BARBARA HOWARD: Framingham is getting ready to choose its first mayor. The two candidates for Framingham mayor, Yvonne Spicer and John Stefanini, squared off for the last time ahead of Tuesday's election in a debate that was moderated by WGBH Radio's Tina Martin, and she is here with me in the studio. Hi, Tina.

TINA MARTIN: Hi there, Barbara.

BARBARA HOWARD: So how did it go?

TINA MARTIN: It actually went very well. I think that this is the last in a slew of debates between the two of them, so I think that both candidates, Yvonne Spicer and John Stefanini, have kind of gotten into a swing, you know, they've kind of gotten into a flow. Both candidates got their points in on education, taxes, and working with small and large businesses. This forum was actually co-sponsored by the Metro West Chamber of Commerce, along with MetroWest Daily News, so there was a focus on business. And for those who don't know about Framingham, they are home to large companies like Bose, Staples, TJX, but they also have many smaller mom-and-pop type companies. And so one of the questions was how are you going to spark economic development and make sure that you balance the two? Because larger companies, maybe, have different concerns than smaller ones. So let's start with John Stefanini on how he's going to spark economic development in the city:


JOHN STEFANINI: What I will do is I will convene business leaders, folks that I work with and know and have partnered with for a very long time. I’ll reach out to people I’ve worked with in the state who are part of the economic development conversation.

TINA MARTIN: And, of course, that's John Stefanini referring to his years as a state representative, he was also a town selectman. Here's Yvonne Spicer on economic development:


YVONNE SPICER: We’re going to have to change the message here in Framingham, that we're not the difficult place to do business in. We hit the reset button, on day one, to say yes we are open to business, yes we are welcoming.

BARBARA HOWARD: What are the biggest concerns for Framingham voters?

TINA MARTIN: So the biggest concerns, really it's one big concern, from what I understand from voters, it’s schools. Framingham has four underperforming schools in the city, and many parents are concerned, many teachers are concerned, many people in the business community are even concerned.

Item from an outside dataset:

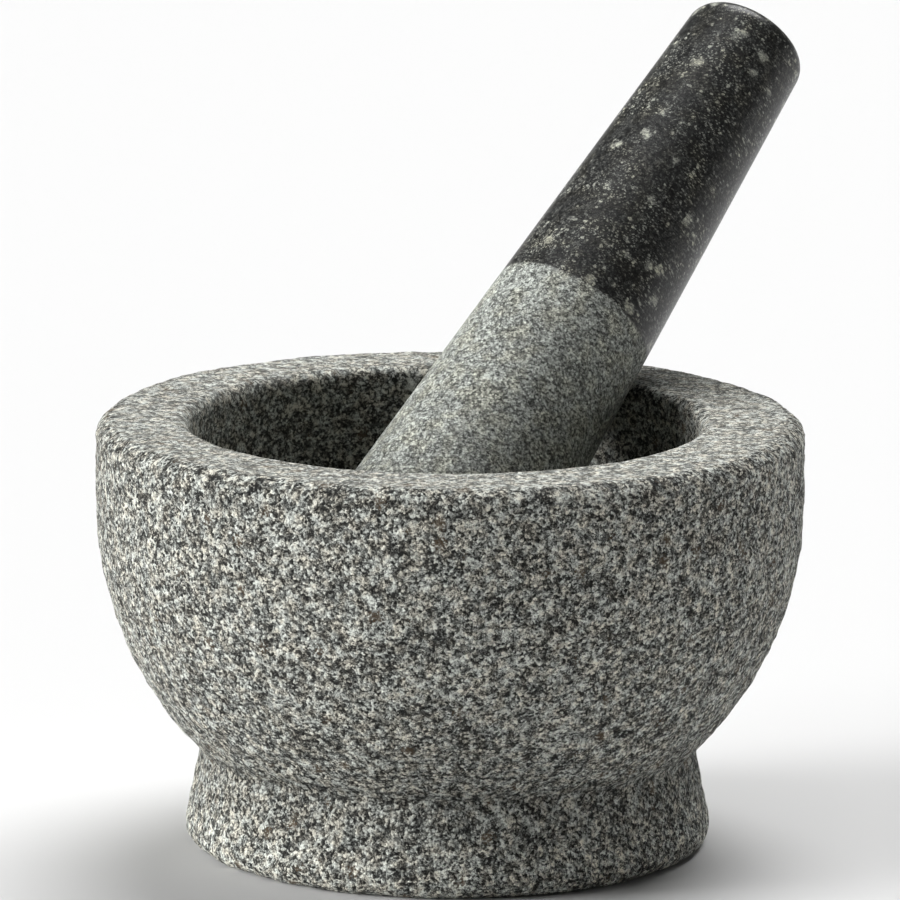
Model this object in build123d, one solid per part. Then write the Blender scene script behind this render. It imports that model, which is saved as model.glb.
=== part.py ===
from build123d import *
from math import acos, atan, atan2, cos, degrees, hypot, radians, sin, sqrt
import os

# A granite mortar and pestle, in millimetres. The mortar stands on Z = 0 with its axis on Z.
# The pestle rests in it and leans over the back right of its rim, towards +X and +Y.

# Mortar, outside: a ball-turned bowl with a short straight collar, on a flared foot.
bowl_radius = 90.0
height = 110.0
ball_centre_height = 88.4
waist_radius = 63.2
foot_radius = 68.0
foot_edge = 4.5
waist_fillet = 2.5
rim_edge = 4.5

# Mortar, inside: a hemisphere with a short straight collar.
mouth_radius = 65.0
floor_height = 30.0
mouth_edge = 3.5

# Pestle: one tapered stone with a round grinding end and a softly domed handle end.
pestle_length = 226.0
nose_radius = 27.3
handle_radius = 16.4
handle_dome = 2.0
handle_edge = 4.5

# Pestle at rest. It tilts off vertical towards a heading, counted from +X to +Y.
# Its nose bears on the bowl on the far side, at a dip below level.
lean_tilt = 49.9
lean_heading = 51.9
bearing_dip = 54.7
bearing_heading = 47.4
clearance = 0.3


def at(radius, level):
    # a point of an outline, in the XZ plane
    return Vector(radius, 0, level)


def direction(heading, tilt):
    # the unit vector that is tilt degrees off +Z, towards the heading
    across = sin(radians(tilt))
    return Vector(across * cos(radians(heading)), across * sin(radians(heading)), cos(radians(tilt)))


def arc(centre_level, radius, start_angle, end_angle):
    # an arc about a point of the Z axis, with angles counted from +X to +Z
    angles = [radians(start_angle + (end_angle - start_angle) * share) for share in (0, 0.5, 1)]
    return ThreePointArc(*[at(radius * cos(a), centre_level + radius * sin(a)) for a in angles])


def round_corner(face, corner, radius):
    return fillet(face.vertices().sort_by_distance(corner)[0], radius)


def turn(face):
    return revolve(face, Axis.Z)


def make_mortar():
    crease_drop = sqrt(bowl_radius**2 - waist_radius**2)
    crease = at(waist_radius, ball_centre_height - crease_drop)
    crease_angle = -degrees(atan(crease_drop / waist_radius))
    well_level = floor_height + mouth_radius
    face = make_face(
        [
            Line(at(0, floor_height), at(0, 0)),
            Line(at(0, 0), at(foot_radius, 0)),
            Line(at(foot_radius, 0), crease),
            arc(ball_centre_height, bowl_radius, crease_angle, 0),
            Line(at(bowl_radius, ball_centre_height), at(bowl_radius, height)),
            Line(at(bowl_radius, height), at(mouth_radius, height)),
            Line(at(mouth_radius, height), at(mouth_radius, well_level)),
            arc(well_level, mouth_radius, 0, -90),
        ]
    )
    face = round_corner(face, at(foot_radius, 0), foot_edge)
    face = round_corner(face, crease, waist_fillet)
    face = round_corner(face, at(bowl_radius, height), rim_edge)
    face = round_corner(face, at(mouth_radius, height), mouth_edge)
    return turn(face)


def make_pestle():
    # drawn upright with the nose's centre at the origin, then leaned into place
    handle_level = pestle_length - nose_radius - handle_dome
    half_taper = atan2(handle_level, handle_radius) - acos(nose_radius / hypot(handle_radius, handle_level))
    shoulder = at(nose_radius * cos(half_taper), nose_radius * sin(half_taper))
    dome_radius = (handle_radius**2 + handle_dome**2) / (2 * handle_dome)
    dome_centre = handle_level + handle_dome - dome_radius
    dome_angle = degrees(atan((handle_level - dome_centre) / handle_radius))
    face = make_face(
        [
            arc(0, nose_radius, -90, degrees(half_taper)),
            Line(shoulder, at(handle_radius, handle_level)),
            arc(dome_centre, dome_radius, dome_angle, 90),
            Line(at(0, handle_level + handle_dome), at(0, -nose_radius)),
        ]
    )
    face = round_corner(face, at(handle_radius, handle_level), handle_edge)
    return resting_place() * turn(face)


def resting_place():
    # the nose's centre lies one nose radius and the clearance inside the bowl's wall
    well_centre = Vector(0, 0, floor_height + mouth_radius)
    bearing = -direction(bearing_heading, 90 - bearing_dip)
    nose_centre = well_centre + bearing * (mouth_radius - nose_radius - clearance)
    return Plane(nose_centre, z_dir=direction(lean_heading, lean_tilt)).location


os.makedirs("parts", exist_ok=True)
mortar = make_mortar()
pestle = make_pestle()
export_step(mortar, "parts/mortar.step")
export_step(pestle, "parts/pestle.step")
print("mortar volume", round(mortar.volume / 1000), "cm3, pestle volume", round(pestle.volume / 1000), "cm3")
print("gap between the stones", round(mortar.distance_to(pestle), 3), "mm")
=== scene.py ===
import math

import bpy
from mathutils import Euler, Matrix, Vector


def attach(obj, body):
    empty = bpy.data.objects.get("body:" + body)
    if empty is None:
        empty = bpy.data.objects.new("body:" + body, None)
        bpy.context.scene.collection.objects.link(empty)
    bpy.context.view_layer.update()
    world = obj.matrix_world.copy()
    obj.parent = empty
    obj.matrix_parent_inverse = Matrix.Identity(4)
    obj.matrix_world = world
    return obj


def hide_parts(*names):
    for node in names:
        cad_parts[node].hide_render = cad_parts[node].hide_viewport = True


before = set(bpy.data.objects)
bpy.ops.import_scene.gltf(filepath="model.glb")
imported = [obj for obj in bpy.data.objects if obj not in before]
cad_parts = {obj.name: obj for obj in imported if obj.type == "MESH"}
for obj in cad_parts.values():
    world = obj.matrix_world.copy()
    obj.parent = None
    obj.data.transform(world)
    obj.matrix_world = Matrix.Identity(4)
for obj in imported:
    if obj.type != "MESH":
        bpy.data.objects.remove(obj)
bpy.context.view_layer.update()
print("frame loaded:", sorted(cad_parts))

mm = 0.001
fullTurn = 2 * math.pi


# a socket that can be written in sums and products
class Wire:
    def __init__(self, tree, socket):
        self.tree = tree
        self.socket = socket

    def math(self, operation, *values):
        node = self.tree.nodes.new("ShaderNodeMath")
        node.operation = operation
        for slot, value in zip(node.inputs, values):
            plug(self.tree, slot, value)
        return Wire(self.tree, node.outputs[0])

    def __add__(self, other):
        return self.math("ADD", self, other)

    def __radd__(self, other):
        return self.math("ADD", other, self)

    def __sub__(self, other):
        return self.math("SUBTRACT", self, other)

    def __rsub__(self, other):
        return self.math("SUBTRACT", other, self)

    def __mul__(self, other):
        return self.math("MULTIPLY", self, other)

    def __rmul__(self, other):
        return self.math("MULTIPLY", other, self)

    def __truediv__(self, other):
        return self.math("DIVIDE", self, other)

    def __rtruediv__(self, other):
        return self.math("DIVIDE", other, self)

    def __pow__(self, other):
        return self.math("POWER", self, other)


def plug(tree, slot, value):
    # a wire is linked, anything else is the socket's own value
    if isinstance(value, Wire):
        tree.links.new(value.socket, slot)
    else:
        slot.default_value = value


# adds nodes to a tree, and hands back their outputs as wires
class Board:
    def __init__(self, tree):
        self.tree = tree

    def add(self, kind, settings=None, values=None):
        # the node's outputs come back as wires, by name and by number
        node = self.tree.nodes.new(kind)
        for name, setting in (settings or {}).items():
            if name == "stops":
                fillRamp(node.color_ramp, setting)
            else:
                setattr(node, name, setting)
        for name, value in (values or {}).items():
            plug(self.tree, node.inputs[name], value)
        outputs = {number: Wire(self.tree, socket) for number, socket in enumerate(node.outputs)}
        outputs.update({socket.name: Wire(self.tree, socket) for socket in reversed(node.outputs)})
        return outputs

    def vector(self, operation, *values):
        slots = dict(enumerate(values))
        if operation == "SCALE":
            slots = {0: values[0], "Scale": values[1]}
        return self.add("ShaderNodeVectorMath", {"operation": operation}, slots)["Vector"]

    def noise(self, spot, scale, detail, roughness=0.5):
        sockets = {"Vector": spot, "Scale": scale, "Detail": detail, "Roughness": roughness}
        return self.add("ShaderNodeTexNoise", None, sockets)

    def ramp(self, share, stops):
        return self.add("ShaderNodeValToRGB", {"stops": stops}, {"Fac": share})["Color"]

    def mix(self, share, first, second, blend="MIX"):
        # colours: numbers 0, 6 and 7 are the colour sockets of a Mix node
        kind = {"data_type": "RGBA", "clamp_factor": True, "blend_type": blend}
        return self.add("ShaderNodeMix", kind, {0: share, 6: first, 7: second})[2]

    def step(self, value, low, high):
        # 0 under low, 1 over high, smooth between
        ends = {"Value": value, "From Min": low, "From Max": high}
        return self.add("ShaderNodeMapRange", {"interpolation_type": "SMOOTHSTEP"}, ends)["Result"]


def fillRamp(ramp, stops):
    while len(ramp.elements) > 1:
        ramp.elements.remove(ramp.elements[-1])
    ramp.elements[0].position = stops[0][0]
    ramp.elements[0].color = (*stops[0][1], 1)
    for place, colour in stops[1:]:
        element = ramp.elements.new(place)
        element.color = (*colour, 1)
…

So one of the questions I asked of the candidates, both candidates today, was how are they going to involve the business community in an effort to improve those schools. And here is Yvonne Spicer:


YVONNE SPICER: One of the ideas I certainly feel is a great one is to adopt a school — is to look to our businesses in the community, each one of these underperforming schools, you’re going to adopt them and have a relationship.

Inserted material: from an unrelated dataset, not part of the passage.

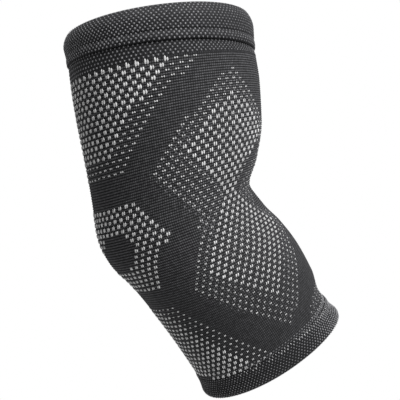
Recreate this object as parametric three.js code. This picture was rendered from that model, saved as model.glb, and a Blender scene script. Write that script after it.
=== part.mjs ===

TINA MARTIN: And John Stefanini has a very different perspective. Let's listen to what he says:


JOHN STEFANINI: What are other communities doing in this area? High quality universal early childhood education. Look at other communities, look at education studies. We need to make sure that 4-year-olds have an equal opportunity to succeed.

BARBARA HOWARD: Well it sounds pretty civil there. In previous debates, there’s been a little heat, I understand, between the two candidates. What happened this time?

TINA MARTIN: You know what, this time was fantastic. Both of them shook hands in the beginning and the end of the forum, and they were both allowed their three minutes. No one interrupted anyone. So today was very smooth. You know, hopefully by Tuesday people will be able to make a decision on who they want as their mayor.

BARBARA HOWARD: Well it should be noted that if Yvonne Spicer were to win, there is historical significance to that.

TINA MARTIN: So Yvonne Spicer, if she's elected, she would be the second popularly elected African-American mayor in the state, only to follow Setti Warren in Newton. There is some confusion because Denise Simmons, who is also African-American, is the mayor in Cambridge, but she is elected by the city council. 

BARBARA HOWARD: An important distinction. Thanks for joining us, Tina.

TINA MARTIN: Thank you very much.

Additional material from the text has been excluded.